On y indique que le groupe de travail devra réfléchir à certaines orientations selon « une perspective multidisciplinaire » et tenir compte d’éléments de formation allant des « origines et [des] caractéristiques de la société québécoise contemporaine » jusqu’à « la place du Québec dans le monde », pour ne nommer que ceux-ci.

Déception

Kurt Vignola, enseignant d’histoire au cégep de Rimouski, confie avoir été très déçu à la lecture de l’appel de candidatures. « Le cours d’histoire ? Quel cours d’histoire ? ironise-t-il. Le mot « histoire » n’apparaît même pas dans les mandats du comité. On parle d’institutions démocratiques, de la vie économique et des régions… Quelques points sur les autochtones et la communauté anglophone pour être politically correct, mais je ne vois pas comment, avec de tels paramètres, on peut accoucher d’un cours d’histoire. »

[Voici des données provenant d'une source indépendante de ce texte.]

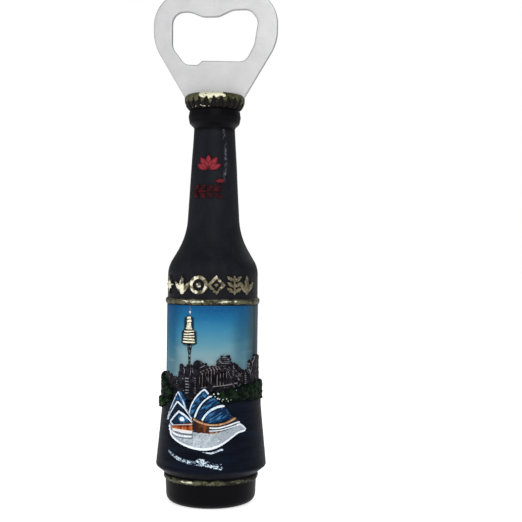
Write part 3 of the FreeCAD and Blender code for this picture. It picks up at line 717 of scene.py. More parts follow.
# ------------------------------------------------------------------ gold bands
def gold_band(name, node, seed):
    """Half-round bead carried round the bottle, its width and height varied by hand, ends sunk at the back."""
    low, high = node_box(node)
    mid, tall = (low[2] + high[2]) / 2, high[2] - low[2]
    seat = float(surface(mid))
    proud = -float(low[1]) - seat
    end = math.acos(-(BACK - 0.4) / (seat + proud))
    angle = np.linspace(-end, end, 420)
    section = np.linspace(-0.25 * np.pi, 1.25 * np.pi, 19)
    a, c = np.meshgrid(angle, section, indexing="ij")
    s = a * PATTERN_R
    uneven = 1 + 0.13 * cloud(s + 40, c * 0 + 3, 2.6, seed, 3)
    lift = 0.10 * cloud(s + 60, c * 0 + 9, 5.0, seed + 7, 2)
    r = seat + proud * uneven * np.sin(c)
    z = mid + lift + (-np.cos(c)) * tall / 2 * uneven * 0.98
    points = np.stack([r * np.sin(a), -r * np.cos(a), z], -1).reshape(-1, 3)
    columns = len(section)
    faces = grid_faces(len(angle), columns)[:, ::-1].tolist()
    last = (len(angle) - 1) * columns
    faces += [[i, i + columns - 1, i + 2 * columns - 1, i + columns] for i in range(0, last, columns)]
    faces += [list(range(columns)), list(range(last, last + columns))[::-1]]
    raised = 0.10 + 0.75 * np.sin(np.clip(c, 0, np.pi)) + 0.40 * cloud(s + 20, c * 2, 1.2, seed + 1, 3)
    # painted highlight: pale spots at given places round the bead, over rubbed wear from the clouds
    if node == "upper_gold_band":
        lit = 0.70 * step(0.42, 0.12, np.abs(a + 0.28)) + 0.45 * step(0.30, 0.10, np.abs(a - 0.52))
    else:
        lit = 0.66 * step(0.24, 0.05, np.abs(a + 0.36)) + 0.24 * step(0.5, 0.2, np.abs(a - 0.10)) - 0.16
        raised -= 0.10 + 0.30 * step(0.25, 0.95, np.abs(a + 0.2))
    # pale marks kept to the bead's upper front, where light falls: painted highlight
    facing = np.exp(-((c - 1.75) / 0.62) ** 2)
    rubbed = (0.10 + lit + 0.45 * cloud(s + 50, c * 1.2, 1.5, seed + 2, 3)) * facing
    return make_piece(name, node, points, faces, {"raised": raised, "rubbed": rubbed},
                      np.stack([s, z, r], -1), 60)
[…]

Le président de la Fédération des enseignants de cégep (FEC-CSQ), Mario Beauchemin, tire les mêmes conclusions. « D’après les comptes rendus que je vois, c’est la lecture que j’en fais. Ça deviendra un cours multidisciplinaire », a dit M. Beauchemin, indiquant qu’il s’est fait confirmer la chose par des conseillers du ministère lors d’une rencontre en juin dernier. « On peut comprendre qu’on songe maintenant à un cours hybride, mais on ne peut pas appeler ça un cours d’histoire. » Il ne croit pas non plus que de faire donner le cours par des enseignants autres que des enseignants en histoire serait une « bonne avenue ».

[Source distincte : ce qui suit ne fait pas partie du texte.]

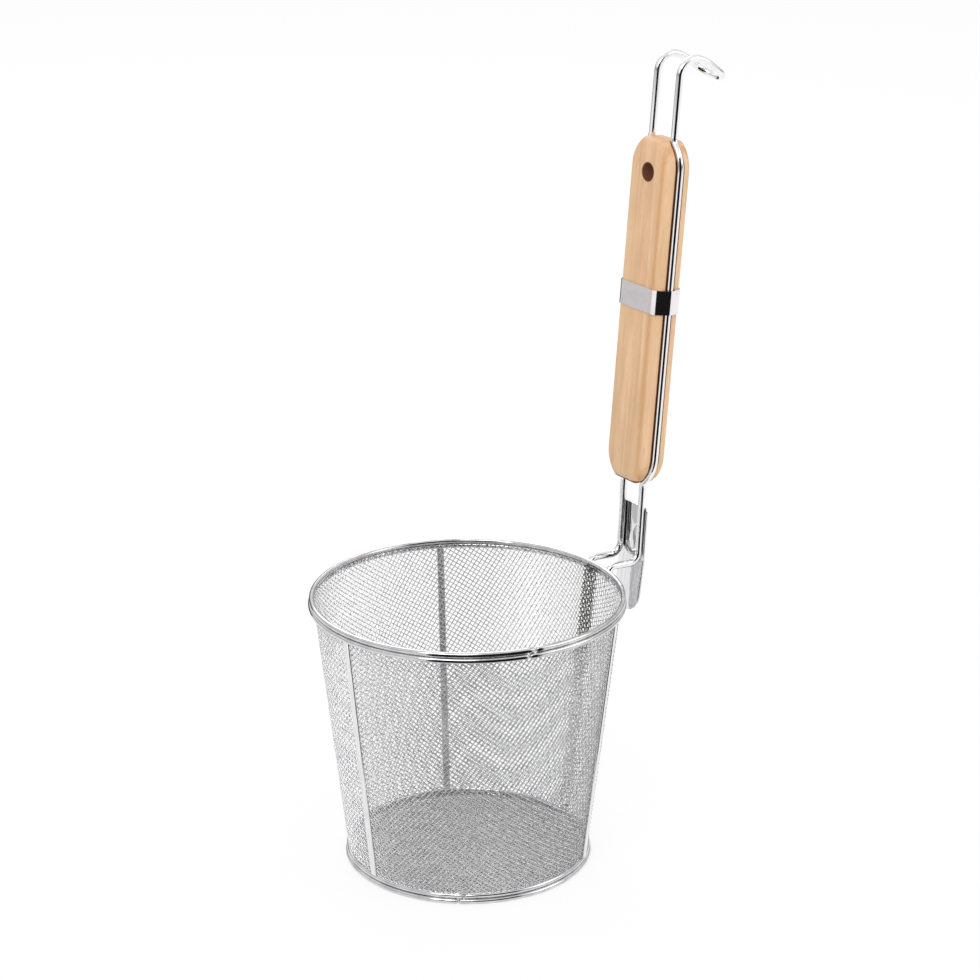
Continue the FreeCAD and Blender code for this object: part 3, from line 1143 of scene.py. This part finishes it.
        return stood(shape, self.leg_lean, Vector((self.leg_x, 0, self.run_z)))

    def build(self) -> None:
        """Make every piece of the handle."""
        wire = wires([[point * MM for point in self.wire_path()]], self.wire_r, 6)
        settle("handle_bent_wire", wire, Finish.WIRE, ("handle_wire",), 60)
        settle("beech_grip", self.grip(), Finish.BEECH, ("wood_grip",))
        settle("collar_sheet", self.collar(), Finish.BAND, ("collar_band",), 50)
        settle("clip_sheet", self.clip(), Finish.PLATE, ("clip_plate",))


# The studio


def heading(turn: float, rise: float) -> Vector:
    """Direction of length 1.

    Args:
        turn: its turn about Z from +X, in degrees.
        rise: how steeply it rises, in degrees.

    Returns:
        The direction.
    """
    turn, rise = math.radians(turn), math.radians(rise)
    return Vector((math.cos(rise) * math.cos(turn), math.cos(rise) * math.sin(turn), math.sin(rise)))


@dataclass
class Studio:
    """Pale floor, soft light and the camera.

    Attributes:
        lens: focal length in millimetres.
        far: distance from the camera to the basket's middle, in metres.
        turn: where the camera stands about the basket, in degrees from +X.
        rise: how high it stands, in degrees.
        look: heading and fall of its view, in degrees.
        middle: height of the basket's middle, in metres.
        card_far: where the cards stand up, in metres from the basket's axis.
        card_z: height at which they lie, in metres.
    """

    lens: float = 105.93
    far: float = 1.334178
    turn: float = -123.41
    rise: float = 24.034
    look: Pair = (56.112, 19.461)
    middle: float = 0.065
    card_far: float = 1.7
    card_z: float = 0.0005

    def lamp(self, name: str, place: Triple, size: float, power: float) -> None:
        """Square soft lamp that faces the basket.

        Args:
            name: its name.
            place: where it hangs, in metres.
            size: its side, in metres.
            power: its power in watts.
        """
        data = bpy.data.lights.new(name, "AREA")
        data.size = size
        data.energy = power
        made = show(name, data)
        made.location = place
        made.rotation_euler = (LAMP_AIM - Vector(place)).to_track_quat("-Z", "Y").to_euler()

    def surroundings(self) -> None:
        """White surroundings for the eye and through glass; in reflections and as a light, a dimmer grey that
        is darkest just above the horizon.
        """
        world = bpy.data.worlds.new("studio")
        world.use_nodes = True
        bpy.context.scene.world = world
        nodes = Nodes(world.node_tree)
        rays = nodes.add("ShaderNodeLightPath").outputs
        kinds = (rays["Is Camera Ray"], rays["Is Transmission Ray"])
        seen = nodes.add("ShaderNodeMath", *kinds, operation="MAXIMUM")
        parts = nodes.add("ShaderNodeSeparateXYZ", nodes.add("ShaderNodeTexCoord").outputs["Generated"])
        greys = ((0.0, 0.62), (0.08, 0.30), (0.32, 0.95), (1.0, 1.0))
        height = nodes.ramp(parts.outputs["Z"], [(place, (grey, grey, grey)) for place, grey in greys])
        white = nodes.add("ShaderNodeBackground", Color=(1, 1, 1, 1), Strength=1.0)
        soft = nodes.add("ShaderNodeBackground", Color=height, Strength=0.9)
        nodes.add("ShaderNodeOutputWorld", nodes.add("ShaderNodeMixShader", seen, soft, white))

    def floor(self) -> None:
        """Wide white floor that keeps a soft shadow, with a painted shadow: it glows less in a disc under the
        basket.
        """
        material, nodes = new_material("floor")
        glow = nodes.add("ShaderNodeEmission", Color=(1, 1, 1, 1), Strength=1.0)
        matt = nodes.add("ShaderNodeBsdfDiffuse", Color=(0.9, 0.9, 0.9, 1))
        rays = nodes.add("ShaderNodeLightPath").outputs
        seen = nodes.add("ShaderNodeMath", rays["Is Camera Ray"], rays["Is Glossy Ray"], operation="MAXIMUM")
        place = nodes.add("ShaderNodeTexCoord").outputs["Object"]
        away = nodes.add("ShaderNodeVectorMath", place, operation="LENGTH")
        # Painted shadow: the floor glows less within 50 to 60 mm of the middle, under the basket
        under = nodes.smooth(away.outputs["Value"], 0.050, 0.060, (0.22, 0.86))
        share = nodes.add("ShaderNodeMath", seen, under, operation="MULTIPLY")
        nodes.add("ShaderNodeOutputMaterial", nodes.add("ShaderNodeMixShader", share, matt, glow))
        shape = bmesh.new()
        bmesh.ops.create_grid(shape, x_segments=2, y_segments=2, size=6)
        self.staged("floor", shape, material)

    def staged(self, name: str, shape: Shape, material: bpy.types.Material) -> bpy.types.Object:
        """Put a shape into the studio.

        Args:
            name: its name.
            shape: the shape, in metres.
            material: its material.

        Returns:
            The object.
        """
        mesh = meshed(name, shape)
        mesh.materials.append(material)
        made = show(name, mesh)
        return made

    def card(self, name: str, grey: float, turns: Pair, near: float, top: float) -> None:
        """Grey card that lies on the floor and stands up far out, and only shows in the steel.

        Args:
            name: its name.
            grey: its shade.
            turns: the two directions between which it lies, in degrees from +X.
            near: distance of its near edge from the basket's axis, in metres.
            top: height of its upright half, in metres.
        """
        material, nodes = new_material(name)
        glow = nodes.add("ShaderNodeEmission", Color=(grey, grey, grey, 1), Strength=1.0)
        nodes.add("ShaderNodeOutputMaterial", glow)
        shape = bmesh.new()
        rows = []
        for reach, height in ((near, self.card_z), (self.card_far, self.card_z), (self.card_far, top)):
            row = []
            for step in range(CARD_STEPS + 1):
                a = math.radians(turns[0] + (turns[1] - turns[0]) * step / CARD_STEPS)
                row.append(shape.verts.new((reach * math.cos(a), reach * math.sin(a), height)))
            rows.append(row)
        for inner, outer in zip(rows, rows[1:]):
            for step in range(CARD_STEPS):
                shape.faces.new((inner[step], outer[step], outer[step + 1], inner[step + 1]))
        made = self.staged(name, shape, material)
        made.visible_camera = False
        made.visible_diffuse = False
        made.visible_transmission = False
        made.visible_shadow = False

    def camera(self) -> None:
        """Camera at the photograph's place."""
        data = bpy.data.cameras.new("camera")
        data.lens = self.lens
        data.sensor_width = 36
        data.clip_start = 0.05
        made = show("camera", data)
        made.location = Vector((0, 0, self.middle)) + heading(self.turn, self.rise) * self.far
        ahead = heading(self.look[0], -self.look[1])
        made.rotation_mode = "QUATERNION"
        made.rotation_quaternion = ahead.to_track_quat("-Z", "Y")
        bpy.context.scene.camera = made

    def build(self) -> None:
        """Set up the studio."""
        bpy.context.scene.view_settings.view_transform = "Standard"
        self.surroundings()
        self.floor()
        self.card("front_card", 0.01, (-150.0, -74.0), 0.13, 1.45)
        self.card("rear_card", 0.10, (64.0, 100.0), 0.50, 0.30)
        self.card("side_card", 0.62, (100.0, 142.0), 1.15, 0.45)
        self.lamp("key", (-1.2, -1.0, 1.5), 1.2, 14)
        self.lamp("fill", (1.3, -1.2, 1.1), 1.2, 6)
        self.lamp("back", (0.6, 1.5, 1.4), 1.0, 8)
        self.camera()


def main() -> None:
    """Build the basket, its handle and the studio."""
    logging.basicConfig(level=logging.INFO, format="%(name)s: %(message)s")
    Basket().build()
    Handle().build()
    Studio().build()
    bpy.context.view_layer.update()


if __name__ == "__main__":
    main()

Même si la volonté du ministre d’implanter un cours d’histoire est ferme, M. Vignola craint que les fonctionnaires du ministère le rappellent à l’ordre, lui faisant valoir des difficultés budgétaires. Mais selon lui, il ne faut pas lésiner sur les moyens pour donner ce cours d’histoire du Québec, qui perd en popularité. « On est 2600 au cégep de Rimouski et 6 personnes seulement suivent le cours d’histoire du Québec. C’est un cours optionnel », a-t-il illustré.

Pas d’inquiétude à avoir

Le président de l’Association des professeurs d’histoire des collèges du Québec, Vincent Duhaime, confirme que certains membres ont exprimé leur inquiétude devant la tendance multidisciplinaire que semble prendre le cours. Mais ce n’est pas une raison pour s’en faire, a-t-il soutenu. « C’est un processus très bureaucratique. Que le ministère ait décidé de parler à des experts d’autres disciplines, en soi, ce n’est pas un problème. » Il voit mal comment le ministre Duchesne a pu parler d’un cours d’histoire nationale et élaborer tout autre chose. « On descendrait dans la rue », a-t-il dit.

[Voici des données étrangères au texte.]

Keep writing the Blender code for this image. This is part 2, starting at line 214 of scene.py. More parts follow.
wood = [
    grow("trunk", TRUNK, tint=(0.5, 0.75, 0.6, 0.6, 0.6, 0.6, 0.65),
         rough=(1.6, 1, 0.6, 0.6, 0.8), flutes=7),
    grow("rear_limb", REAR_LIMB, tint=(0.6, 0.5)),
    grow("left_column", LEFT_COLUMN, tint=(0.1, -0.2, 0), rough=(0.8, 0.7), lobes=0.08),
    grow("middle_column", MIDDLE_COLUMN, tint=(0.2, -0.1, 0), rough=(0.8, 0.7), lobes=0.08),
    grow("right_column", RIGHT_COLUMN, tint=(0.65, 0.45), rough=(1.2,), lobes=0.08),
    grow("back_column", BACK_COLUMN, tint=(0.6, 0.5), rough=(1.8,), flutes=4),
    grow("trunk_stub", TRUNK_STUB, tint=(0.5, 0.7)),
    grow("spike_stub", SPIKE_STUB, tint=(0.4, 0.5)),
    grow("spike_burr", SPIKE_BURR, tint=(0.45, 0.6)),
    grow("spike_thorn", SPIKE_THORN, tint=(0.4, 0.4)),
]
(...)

M. Duhaime dit néanmoins espérer voir beaucoup d’historiens dans ce groupe de travail. Son organisation entend participer activement à la consultation publique qui sera lancée l’hiver prochain après le dépôt d’une proposition de cours.

L’enseignant en histoire au cégep et président du Mouvement national des Québécois, Gilles Laporte, préfère ne pas tirer la sonnette d’alarme trop rapidement. « Je n’ai pas l’impression que les dés sont déjà jetés », a-t-il dit, en convenant toutefois que cet appel de candidatures a pu causer une certaine surprise. Celui-ci aurait été rédigé par des gens qui ne semblent pas nécessairement bien connaître les enjeux, croit-il.

Au cabinet du ministre Duchesne, on soutient que le cap est maintenu sur l’implantation du cours d’histoire nationale et que le groupe de travail sera constitué « majoritairement de professeurs d’histoire ». Le ministre prendra d’abord connaissance des objectifs et standards, prévus pour la fin de l’automne 2013, avant d’annoncer les modalités du cours.